> **GIVEN TASK**
From the first line of the data through the line containing "from math import cos, hypot, radians, sin", return each line exactly.

> **GIVEN INFORMATION**

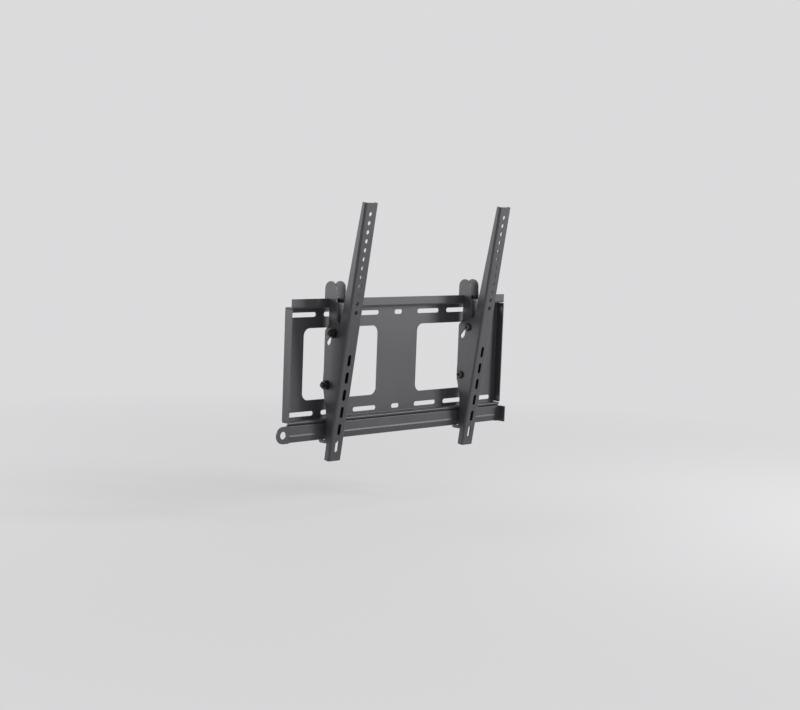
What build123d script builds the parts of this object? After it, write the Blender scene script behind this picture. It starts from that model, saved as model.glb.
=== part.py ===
from build123d import *
import os
from math import cos, hypot, radians, sin

# Tilting wall bracket for a flat screen, made of folded and pierced sheet steel.
# Millimetres. X runs along the wall, Z is up, the wall is at Y = 0 and the room at -Y.
# Profiles are drawn as (q, z), where q is the distance from the wall, so Y = -q.

os.makedirs("parts", exist_ok=True)

# Sheet and clearances
SHEET = 2.0
BEND_IN = 1.0
BEND_OUT = BEND_IN + SHEET
EPS = 0.02
RUN = 0.1
PLAY = 0.5
CORNER_GAP = 1.1

# Wall plate: a panel with side flanges, a hook rail on top, and below a nose that folds back to a skirt
PLATE_W = 528.0
PLATE_H = 191.0
PLATE_LIFT = 1.3
PLATE_D = 17.2
PLATE_TOP = PLATE_LIFT + PLATE_H / 2
PLATE_BOTTOM = PLATE_LIFT - PLATE_H / 2
RAIL_RISE = 13.7
RAIL_TOP = PLATE_TOP + RAIL_RISE
NOSE_D = 14.8
NOSE_IN = 0.2
SKIRT_D = 13.0
SKIRT = 19.8
SLOT_EDGE = 12.5
SLOT_ROW = PLATE_H / 2 - SLOT_EDGE
SLOT_H = 8.0
SLOT_L = 56.0
SLOT_MID_L = 20.0
SLOT_X = (75.5, 150.5, 223.5)
WINDOW_IN = 48.5
WINDOW_SIDE = 42.0
WINDOW_EDGE = 35.1
WINDOW_R = 13.0

# Locking bar: a channel that slides along the skirt
BAR_CLEAR = 1.0
BAR_Q = SKIRT_D + BAR_CLEAR + SHEET
BAR_DROP = 4.4
BAR_BAND = 15.4
BAR_RIDGE = 0.7
BAR_RIDGE_FALL = 3.0
BAR_H = 28.8
BAR_FOLD_IN = 3.6
BAR_D = 9.0
BAR_RETURN = 19.4
BAR_SOFT = 1.2
BAR_TOP = PLATE_BOTTOM - BAR_DROP
BAR_BOTTOM = BAR_TOP - BAR_H
BAR_SHORT = 4.0
BAR_RIGHT = PLATE_W / 2
BAR_LEFT = BAR_SHORT - PLATE_W / 2
EYE_OUT = 12.9
EYE_R = BAR_H / 2
EYE_HOLE_R = 6.5
TAB_D = 31.0
TAB_FOOT = 9.0

# Screen arm: s runs up the front face and o is the depth behind it
ARM_LEFT_X = -169.6
ARM_RIGHT_X = 161.8
ARM_W = 29.0
ARM_BEND_OUT = 4.0
TILT = 9.0
ARM_Q = 59.1
ARM_Z = 14.4
ARM_TOP = 260.2
ARM_BOTTOM = -178.8
HOLE_R = 3.7
HOLE_TOP = 241.6
HOLE_PITCH = 15.0
HOLES = 12
ARM_SLOT_TOP = -4.7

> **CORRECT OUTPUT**
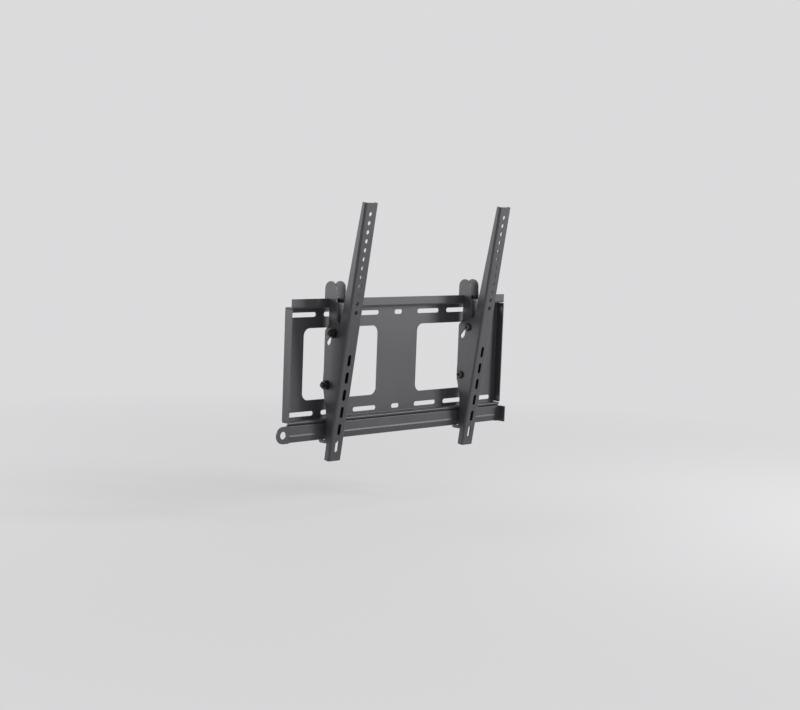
What build123d script builds the parts of this object? After it, write the Blender scene script behind this picture. It starts from that model, saved as model.glb.
=== part.py ===
from build123d import *
import os
from math import cos, hypot, radians, sin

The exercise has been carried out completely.